YOUR TASK
Take the data below and write out exactly the lines from the one with "r in cable_radii(CABLE_ROUTE)])" through the one with "obj.matrix_parent_inverse = Matrix.Identity(4)"; omit every other line.

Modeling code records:
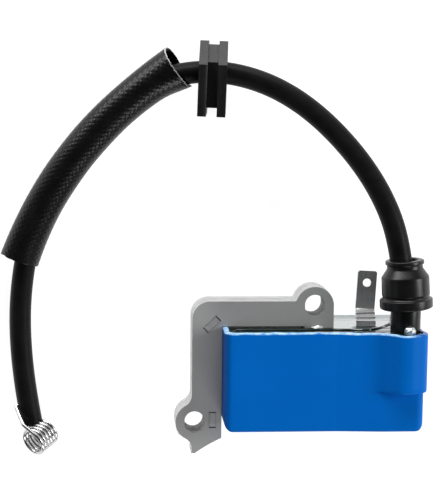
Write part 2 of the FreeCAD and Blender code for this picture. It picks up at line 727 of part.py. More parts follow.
def grommet_slab(left, right, inset, inset_top, chamfer):
    """Slice of the grommet between two places along the cable, chamfered along its top edges."""
    middle, along, up, front = grommet_frame()
    low = -GROMMET_BELOW_CABLE + inset
    high = GROMMET_ABOVE_CABLE - inset_top
    rear = -GROMMET_BEHIND + inset
    face = GROMMET_IN_FRONT - inset
    outline = [(low, rear), (low, face), (high - chamfer, face),
               (high, face - chamfer), (high, rear + chamfer), (high - chamfer, rear)]
    points = [middle + along * left + up * y + front * z for y, z in outline]
    return prism(points, along * (right - left))


def panel_grommet():
    """Two square flanges with a groove between, chamfered along the top."""
    half = GROMMET_FLANGE + 0.5 * GROMMET_GROOVE
    inner = 0.5 * GROMMET_GROOVE
    block = merged([grommet_slab(-half, -inner, 0, 0, GROMMET_CHAMFER),
                    grommet_slab(inner, half, 0, 0, GROMMET_CHAMFER),
                    grommet_slab(-half, half, GROOVE_DEPTH, GROOVE_DEPTH_TOP, GROOVE_CHAMFER)])
    centre, normal, _ = grommet_pivot()
    middle, along, _, _ = grommet_frame()
    ring = Part.Face(Part.Wire(Part.makeCircle(CABLE_R + GROMMET_CLEARANCE, middle, along)))
    bore = ring.revolve(centre, normal, GROMMET_BORE_TURN)
    return block.cut(bore.fuse(ring.revolve(centre, normal, -GROMMET_BORE_TURN)))


def sleeve_frame():
    """Centre, normal and radius of the circle that the sleeve bends along."""
    normal = Vector(SLEEVE_TILT_NORMAL).normalize()
    angle = math.radians(SLEEVE_START_ANGLE)
    flat = Vector(math.cos(angle), math.sin(angle), 0)
    start = (flat - normal * flat.dot(normal)).normalize()
    return SLEEVE_ARC_CENTRE, normal, start


def heat_sleeve():
    """Woven sleeve, bent along one arc, loose on the cable."""
    centre, normal, start = sleeve_frame()
    mouth = centre + start * SLEEVE_ARC_R
    along = normal.cross(start)
    turn = SLEEVE_END_ANGLE - SLEEVE_START_ANGLE
    discs = [Part.Face(Part.Wire(Part.makeCircle(radius, mouth, along)))
             for radius in (SLEEVE_R, SLEEVE_R - SLEEVE_WALL)]
    outer, inner = [disc.revolve(centre, normal, turn) for disc in discs]
    return outer.cut(inner)


# ---------------------------------------------------------------- plug spring

def spring_frame():
    axis = Vector(SPRING_AXIS).normalize()
    top = (Y_AXIS - axis * axis.y).normalize()
    near = top.cross(axis)
    return axis, near, top


def on_coil(arcs_before_end, radius):
    """Point of the coil, counted in arcs back from where its leg leaves."""
    axis, near, top = spring_frame()
    turn = math.radians(SPRING_LEG_ANGLE) - arcs_before_end * 2 * math.pi / SPRING_ARCS_PER_TURN
    height = SPRING_PITCH * (0.5 * SPRING_TURNS - arcs_before_end / SPRING_ARCS_PER_TURN)
    return SPRING_CENTRE + axis * height + (near * math.cos(turn) + top * math.sin(turn)) * radius


def leg_spring():
    """Close-wound contact spring whose leg is pushed into the cable's side.

    Each turn is a chain of tangent arcs, laid along the corners of a polygon that climbs
    round the coil.
    """
    arcs = round(SPRING_TURNS * SPRING_ARCS_PER_TURN)
    corner_r = SPRING_R / math.cos(math.pi / SPRING_ARCS_PER_TURN)
    start = on_coil(arcs, SPRING_R)
    corners = [on_coil(arcs - index - 0.5, corner_r) for index in range(arcs)]
    leave = on_coil(0, SPRING_R)
    away = leave + (leave - corners[-1]).normalize() * SPRING_RUN_OUT
    arc_r = 0.99 * cable_radii(corners[:3])[0] / (2 * CORNER_SHARE)
    path = rounded_path([start] + corners + [away] + SPRING_LEG, [arc_r] * arcs + SPRING_LEG_RADII)
    return round_tube(path, start, corners[0] - start, WIRE_R)


def build():
    cable, cable_length = cable_solid()
    spring = leg_spring()
    conductor = conductor_solid()
    pin = contact_pin()
    link = high_tension_link().cut(pin)
    parts = {
        "laminated_core": laminated_core(),
        "coil_case": coil_case(),
        "primary_bobbin": primary_bobbin(),
        "primary_winding": primary_winding(),
        "charge_winding": charge_winding(),
        "secondary_bobbin": secondary_bobbin(),
        "secondary_winding": secondary_winding(),
        "winding_pins": winding_pins(),
        "circuit_board": circuit_board(),
        "thyristor": thyristor(),
        "trigger_chip": trigger_chip(),
        "diodes": diodes(),
        "resistors": resistors(),
        "ceramic_capacitors": ceramic_capacitors(),
        "storage_capacitor": storage_capacitor(),
        "hookup_wires": hookup_wires(),
        "high_tension_link": link,
        "ground_strap": ground_strap(),
        "stop_terminal": stop_terminal(),
        "solder_joints": solder_joints(),
        "cable_socket": cable_socket(cable, pin, link),
        "contact_pin": pin,
        "strain_relief_boot": strain_relief_boot(cable),
    }
    parts["primary_bobbin"] = parts["primary_bobbin"].cut(parts["winding_pins"])
    fill = cavity().cut([box(-40, 40, RESIN_LEVEL, 40, -5, 40), leg_window()])
    parts["potting_resin"] = fill.cut(list(parts.values()) + [cable])
    parts["ignition_cable"] = cable.cut([conductor, pin, spring])
    parts["cable_conductor"] = conductor.cut(spring)
    parts["panel_grommet"] = panel_grommet()
    parts["heat_sleeve"] = heat_sleeve()
    parts["leg_spring"] = spring
    print("cable length %.1f mm" % cable_length)
    print("cable arc radii", [round(r, 1) for r in cable_radii(CABLE_ROUTE)])
    section = math.pi * CABLE_R ** 2
    print("cable volume %.1f, section times length %.1f" % (cable.Volume, section * cable_length))
    return parts


os.makedirs("parts", exist_ok=True)
for name, shape in build().items():
    if not shape.isValid():
        print("not valid:", name)
    shape.exportStep("parts/%s.step" % name)
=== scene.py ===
import math
import random

import bmesh
import bpy
import numpy as np
from mathutils import Matrix, Vector, noise


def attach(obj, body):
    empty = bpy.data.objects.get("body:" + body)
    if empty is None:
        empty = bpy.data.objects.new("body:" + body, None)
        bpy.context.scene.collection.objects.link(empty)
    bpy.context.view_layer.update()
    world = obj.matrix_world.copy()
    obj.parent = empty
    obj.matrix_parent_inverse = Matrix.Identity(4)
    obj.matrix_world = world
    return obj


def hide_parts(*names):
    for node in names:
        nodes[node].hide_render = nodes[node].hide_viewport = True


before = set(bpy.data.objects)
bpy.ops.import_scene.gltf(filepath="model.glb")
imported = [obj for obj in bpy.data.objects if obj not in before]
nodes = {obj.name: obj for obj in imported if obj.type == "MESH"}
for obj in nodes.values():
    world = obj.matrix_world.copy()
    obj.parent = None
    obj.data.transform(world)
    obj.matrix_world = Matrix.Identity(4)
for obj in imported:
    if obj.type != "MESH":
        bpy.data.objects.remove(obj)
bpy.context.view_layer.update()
random.seed(7)
scene = bpy.context.scene
scene.view_settings.view_transform = "Standard"

# Sizes and places are in millimetres. Blender takes metres, so MM scales them.
MM = 0.001

# The case's section across (X) and in depth (Z), and its height (Y). The front rises from
# "front" to "raised" over FRONT_RAMP. A circle is its centre's X, its centre's Z and its radius.
CASE = dict(left=-19.35, right=28.25, bottom=-16.95, rim=6.95, front=24.0, raised=24.8)
FRONT_RAMP = (7.25, 18.55)
TOWER = (23.5, 23.3, 5.1)
SEAT = (24.1, 20.0, 4.4)


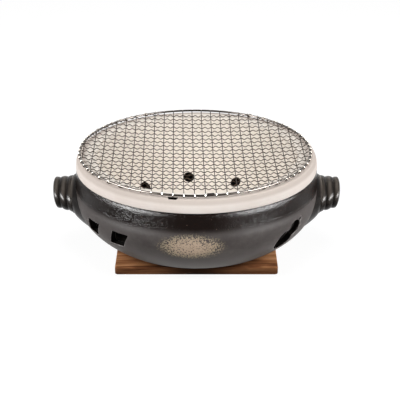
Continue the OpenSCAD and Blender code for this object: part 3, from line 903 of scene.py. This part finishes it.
def notch_cutter(name, length, width, inset, turn):
    """A cutter for a blind notch in the ring's top, with a rounded lip and sides that draw in."""
    corners = np.array([(-1, -1), (1, -1), (1, 1), (-1, 1)]) * (length / 2, width / 2)
    outline = evened(corners, count=64, soften=0.45)
    middle = inset - ring_top_r
    spin = math.radians(turn)
    rings = []
    for up, grow in ((3, 1.0), (0, 0.5), (-0.3, 0.15), (-0.8, 0.0), (-6, -0.3)):
        x, y = (outline * (1 + 2 * grow / width)).T
        y = y + middle
        rings.append(np.column_stack([
            x * math.cos(spin) - y * math.sin(spin), x * math.sin(spin) + y * math.cos(spin),
            np.full(len(x), ring_z + up),
        ]))
    points, faces = loft(rings)
    return make_piece(name, points, faces, [hole_painted_shade])


def make_fire_bowl():
    """The fire bowl, with its air holes and notches cut."""
    points, faces = turned(fire_bowl_profile(), segments=288)
    points = hand_finish(points, amount=0.35, size=60)
    clay = make_piece("fireclay_bowl", points, faces, [pale_clay])
    circle = np.linspace(0, 2 * math.pi, 48, endpoint=False)
    # Flattened, so that the holes come out round on the slope of the chamber's side
    circle = np.column_stack([np.cos(circle), np.sin(circle) * air_hole_flat])
    cutters = [
        through_cutter(
            f"air_cutter_{k}", lambda grow: circle * (air_hole_r + grow),
            180 + air_hole_turn + 360 / air_holes * k, air_hole_z, liner_radius, chamber_side,
            air_hole_lip, air_hole_skin, [pale_clay, hole_painted_shade, hole_painted_shade],
        )
        for k in range(air_holes)
    ]
    cutters += [notch_cutter(name, *sizes) for name, sizes in notches.items()]
    cut(clay, cutters)
    return clay


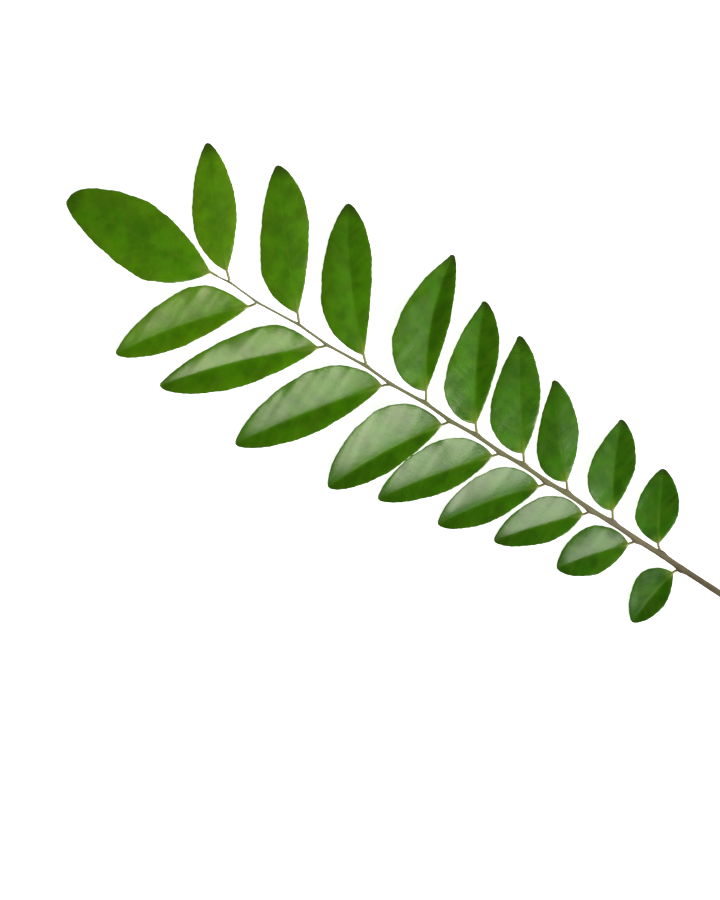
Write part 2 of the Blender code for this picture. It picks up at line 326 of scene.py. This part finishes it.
LEFT_STALK_REACH = 0.0027
RIGHT_STALK_REACH = 0.0035
TERMINAL_STALK_REACH = 0.0025
LEFT_STALK_STEP = -0.0020
RIGHT_STALK_STEP = 0.0000
STALK_RADIUS = 0.00038
BLADE_THICKNESS = 0.00042
BLADE_TIP_RADIUS = 0.0008
THIN_LENGTH = 0.0045
STALK_TO_BLADE = 0.07
SWELLING_FADE = 0.09
LOWEST_POINT = 0.00003
ARCH_SCALE = 2.1
TIP_DROOP = 0.0002
DROOP_START = 0.84
BASE_FOLD_SHARE = 0.70
FOLD_RAMP = 0.35
TIP_FOLD_SHARE = 0.75
TIP_FOLD_START = 0.75
FOLD_ROUNDING = 0.00080
MARGIN_WANDER = 0.018
MARGIN_WANDER_LENGTH = 0.0085
SCALLOP_DEPTH = 0.00009
SCALLOP_LENGTH = 0.0021
RIPPLE_HEIGHT = 0.00011
RIPPLE_LENGTH = 0.0140
SLANTED_RIPPLE_HEIGHT = 0.000045
SLANTED_RIPPLE_LENGTH = 0.0090
RIB_HEIGHT = 0.00040
RIB_WIDTH = 0.00042
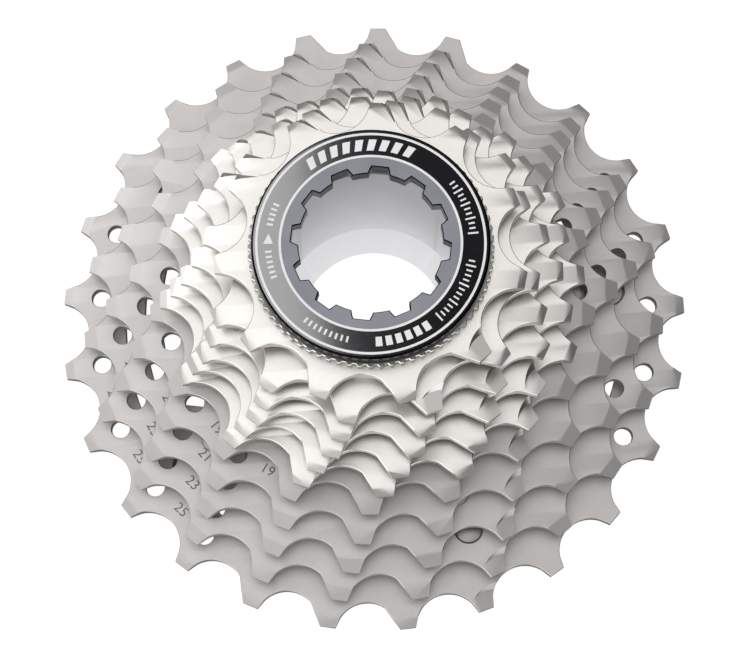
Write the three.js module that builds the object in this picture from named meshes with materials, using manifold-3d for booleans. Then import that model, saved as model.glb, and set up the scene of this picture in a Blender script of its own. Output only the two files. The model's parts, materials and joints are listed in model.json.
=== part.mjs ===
// Eleven-speed road bicycle cassette, 11 to 25 teeth, on the splined sleeve that holds it together.
//
// Millimetres, +Z up. Z is the axis of the freehub. The back of the hub and of the sleeve, the side
// that faces the spokes, lies at z = 0, and the lockring is at the top.

import * as THREE from 'three';
import { mergeVertices } from 'three/addons/utils/BufferGeometryUtils.js';
import Module from 'manifold-3d';

const wasm = await Module();
wasm.setup();

const DEGREE = Math.PI / 180;

// Chain and tooth form
const CHAIN_PITCH = 12.7;
const ROLLER_SEAT = 3.96; // from the pitch circle down to the root circle
const GULLET_RADIUS = 5.2;
const GULLET_HALF_ANGLE = 58;
const GATE_HALF_ANGLE = 30; // where the round gullet ends before the gentle flank of a gate tooth
const GATE_TEETH = 3; // teeth in a row that let the chain climb
const TOOTH_HEIGHT = 4.35;
const TIP_WIDTH = 2.5;

// Stack
const STACK_START = 0.8; // back of the 25-tooth sprocket, in front of the hub's back face
const SPROCKET_STEP = 3.74; // from one sprocket to the next along the axis
const SPROCKET_THICKNESS = 1.6;
const FACE_GAP = 0.04; // between two stacked faces
const FIT_GAP = 0.3; // around a shaft in its bore

// Spline between the sprockets and the sleeve
const SPLINE_COUNT = 9;
const SPLINE_STEP = 360 / SPLINE_COUNT;
const SPLINE_MAJOR_RADIUS = 17.5; // bore of a sprocket between its lugs
const SPLINE_MINOR_RADIUS = 16.4; // inner end of a lug
const LUG_HALF_ANGLE = 6;
const INDEX_LUG_HALF_ANGLE = 3.4; // the one narrow lug that sets the sprockets in line
const GROOVE_SIDE_ANGLE = 1.1;

// Sleeve
const SLEEVE_TOP = 39.4;
const SLEEVE_BORE_RADIUS = 15.0;
const SLEEVE_WALL = 1; // thinnest wall between the bore and the grooves
const SLEEVE_SEAT_RADIUS = 11.8; // narrow back end of the tapered seat in the bore
const SLEEVE_SEAT_HEIGHT = 3.8;
const THREAD_RADIUS = 15.3;
const THREAD_START = 33.4;

// Lockring and its washer
const LOCKRING_RADIUS = 17.2;
const LOCKRING_TOP = 43.4;
const LOCKRING_FLANGE_THICKNESS = 2.36;
const LOCKRING_BOTTOM = 34;
const LOCKRING_SHANK_BORE = 13.6;
const LOCKRING_EDGE = 0.35;
const TOOL_LOBE_RADIUS = 10.4;
const TOOL_NOTCH_RADIUS = 11.45;
const TOOL_NOTCH_COUNT = 12;
const TOOL_NOTCH_DEPTH = 2.0;
const TOOL_NOTCH_WIDTHS = [3.1, 2.3]; // at the inner end and at the outer end
const TOOL_NOTCH_START = 18.5;
const WASHER_RADIUS = 17.85;
const WASHER_SERRATION = 0.35;
const WASHER_TEETH = 48;

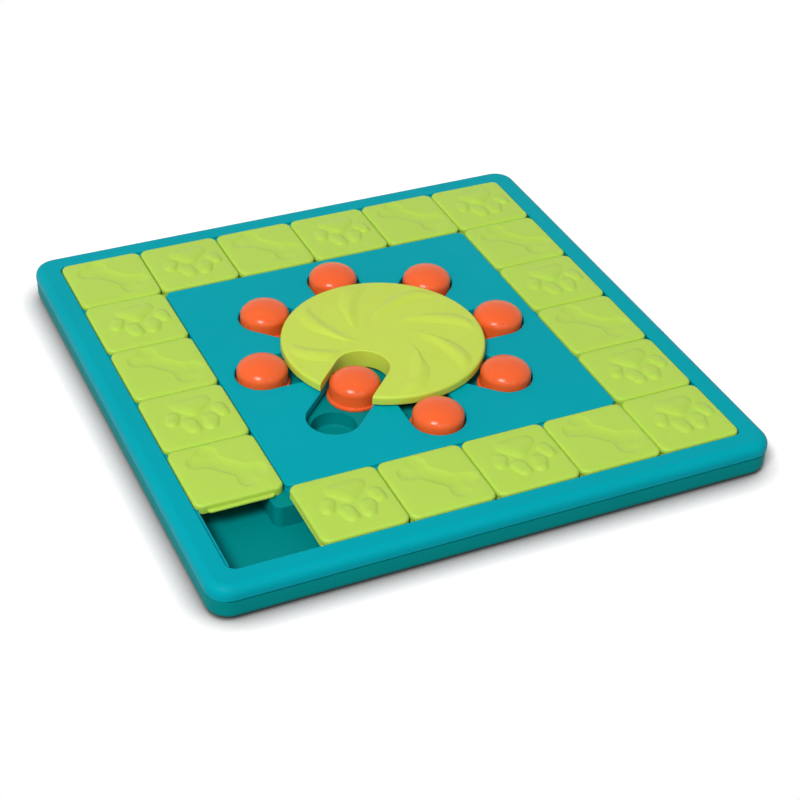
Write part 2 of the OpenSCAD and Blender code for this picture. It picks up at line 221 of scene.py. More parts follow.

SOLVED EXERCISE
    print("cable arc radii", [round(r, 1) for r in cable_radii(CABLE_ROUTE)])
    section = math.pi * CABLE_R ** 2
    print("cable volume %.1f, section times length %.1f" % (cable.Volume, section * cable_length))
    return parts


os.makedirs("parts", exist_ok=True)
for name, shape in build().items():
    if not shape.isValid():
        print("not valid:", name)
    shape.exportStep("parts/%s.step" % name)
=== scene.py ===
import math
import random

import bmesh
import bpy
import numpy as np
from mathutils import Matrix, Vector, noise


def attach(obj, body):
    empty = bpy.data.objects.get("body:" + body)
    if empty is None:
        empty = bpy.data.objects.new("body:" + body, None)
        bpy.context.scene.collection.objects.link(empty)
    bpy.context.view_layer.update()
    world = obj.matrix_world.copy()
    obj.parent = empty
    obj.matrix_parent_inverse = Matrix.Identity(4)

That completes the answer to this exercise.